Çocuklarının dağa kaçırılmasından sorumlu tuttukları HDP'nin Muş il binası önünde her hafta çarşamba günü bir araya gelen aileler, bugünkü eylemde "Yavrumu verin bana", "Anneler direniyor", "Artık yeter, yakamızdan düşün", "Yeter artık evlatlarımızı bırakın" ve "Evlatlarımızı vereceksiniz" yazılı pankartlar açtı. Çocuklarının fotoğraflarını taşıyan anne ve babalar, HDP aleyhine slogan attı, tepkilerini dile getirdi.
2014 yılında Bulanık ilçesinde bağlı Gölyanı köyünde oğlu kaçırılan anne Altun Kömür ve aynı yıl Malatya İnönü Üniversitesi'nde okurken oğlu kaçırılan baba Halit Altun, eyleme katılmaya karar verdi. Eylemde bir anda fenalaşarak yere yığılan anne Atik Kılıç, polis ve ailelerin yardımıyla bir süre sonra kendine geldi. Eyleme yeni katılan Halit Altun, oğlunun Malatya İnönü Üniversitesi'nde Bilgisayar Mühendisliğini okuduğunu ve son sınıf öğrencisi olduğunu söyledi. Çocuğu okul okurken kandırılarak dağa götürüldüğünü ifade eden Altın, şöyle konuştu: "Onlardan çocuğumu istiyorum. Biran evvel çocuklarımızı göndersinler. Çocuklarımızı PKK götürdü, HDP götürdü. HDP'ye sesleniyorum. Çocuklarımızı getirin. Bu karda kışta burada neredeyse donuyoruz, çocuklarımızı istiyoruz sizlerden. 7 yıldır çocuğumu görmedim. Çocuğumdan her hangi bir irtibata girmedim. Gitmediğim ve gezmediğim yer kalmadı. Hedefime de ulaşamadım. Gittiğim yerlerde de çocuğumu benden sakladılar. Çocuğum sağ mıdır? ölü müdür? halen bilmiyorum. Oğlum gel evin, yuvan, toprağımız, bağımız, bahçemiz ve her şeyimiz burada. Türkiyemiz burada. O pis yerde senin ne işin var. Annen ve baban burada. Yeter bu acıyı çektik. Orası bize göre değil. Gel devletimize sığın. Devlet hepimizin devletidir. Devlet babamızdır, devlet her şeyimizdir. Gel babana sığın. Eğer sana bir şey olursa bil ki baban sana yanlış konuşuyor."
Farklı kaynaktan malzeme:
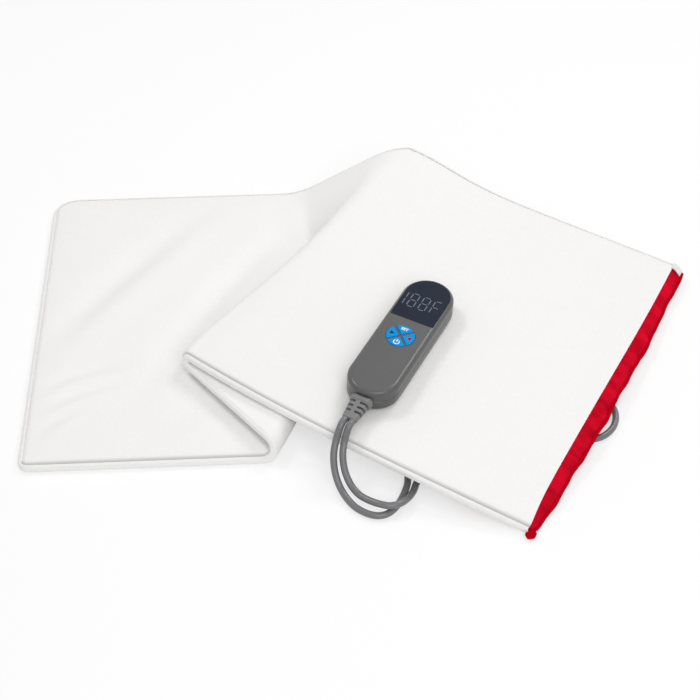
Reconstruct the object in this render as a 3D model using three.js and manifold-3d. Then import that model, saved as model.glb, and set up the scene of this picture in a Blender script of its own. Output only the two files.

"BEN, HDP'Lİ DEĞİLİM, TÜRKİYE CUMHURİYETİ VATANDAŞIYIM"
Baba Mehmet Zeki Budak ise oğlunun 2014'ten beri HDP tarafından kandırılıp dağa götürüldüğünü hatırlattı. 7 yıldır oğlumu aradığını bildiren Budak, şunları kaydetti: "Gezmediğim kapı, gitmediğim kamp kalmadı. Her tarafta kapılar yüzüme kapandı. Evimi dahi 90 bin liraya sattım gitmediğim yer kalmadı. Evim dahi elimden gitti. Şu anda evim yok. Oğlumu HDP'den istiyorum. HDP demek, PKK demek. Oğlumu bıraksınlar gelsin. Kendi çocukları 2 üniversite okumuş benin çocuğum aç susuz kim bilir esir kampında. Çocuklarımız esirler. Çocuklarımızın başlarında silah, arkalarında kamera tuvalete dahi gidemiyorlar. Onların çocukları mühendis, mimar, Avrupalarda yaşıyor ama benim oğlum kim bilir hangi delikte. Biri öldüğü zaman diyorum acaba Yusuf mudur? Ben de babayım, oğlumu istiyorum. Ben, HDP'li değilim, Türkiye Cumhuriyeti vatandaşıyım. Oğlum nerede olursan ol gel devletine teslim ol. Devletimiz büyüktür. Cumhurbaşkanımız merhametlidir, İçişleri Bakanımız merhametli bir insandır. Onlara (terör örgütü PKK) kölelik yapmayın. Çünkü onlar Amerikan uşağıdır, onlar Fransız uşağıdır. Onların ne dini, ne imanı, ne ırkı, ne de inancı var." Eyleme yeni katılan anne Altun Kömür, de "Oğlum 14 yaşındaydı. Kaçırdılar nereye götürdüklerini bilmiyoruz. Oğlumun gelmesini istiyorum. Köyde çobanlık yaparken kaçırıldı. Oğlum korkmasın gelsin." dedi.